Research on the Construction of a Series of Transition Metal-Substituted Keggin-Type TMSPOMs@PCN-224 Composites through the Encapsulation Method and Their Electron Transfer Mechanism in CO2RR.

Abstract

In order to take advantage of the distinct reversible multielectron transfer properties of polyoxometalates (POMs) and increase the electron density at the active sites during the electrochemical reduction of CO2 (CO2RR), a range of transition metal-doped polyoxometalates (TMSPOMs) was entrapped within the porphyrin-based framework of PCN-224 via an encapsulation method, known as TMSPOMs@PCN-224 (TMSPOMs = [XW11O39MII(H2O)]n-, [XW11O40VIV]n-, M = CoII, MnII; X = Si, n = 6; X = P, n = 5).
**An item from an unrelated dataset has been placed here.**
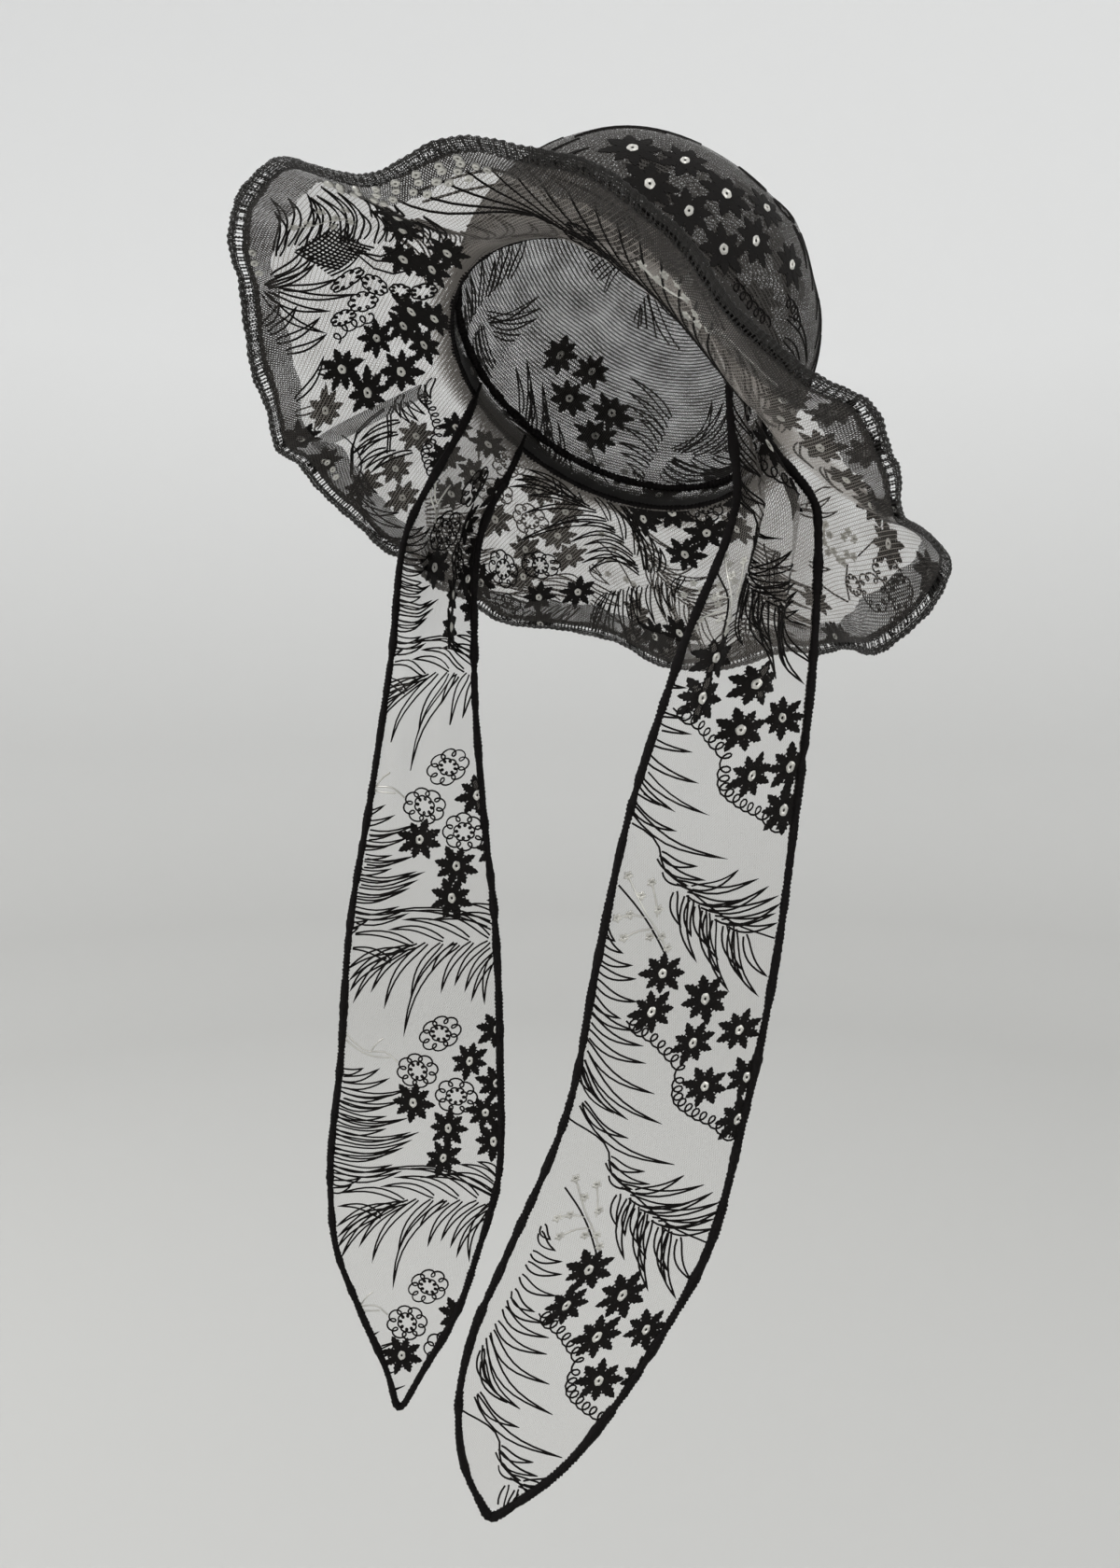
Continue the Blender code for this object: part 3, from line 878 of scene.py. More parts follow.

The central elements (Si, P) and the incorporated transition metals (VIV, CoII, and MnII) both play a role in adjusting the electronic structure and electron transfer during the CO2RR process. Remarkably, the composite material with cobalt substitution displayed significantly improved performance. Through fine-tuning the POM loading, the electrocatalytic activity was optimized, leading to an impressive Faradaic efficiency for CO production (FECO) of 89.9% for SiW11Co@PCN-224, a significant improvement compared to the 12.1% FECO of PCN-224. Furthermore, the electrochemical stability of this catalyst was demonstrated over 20 h. Comparative analyses involving six composite materials indicated a relationship between the negative charge of the polyanions and their ability to facilitate effective electron transfer, ultimately enhancing the catalyst's performance. Meanwhile, these findings were supported by density functional theory (DFT) calculations.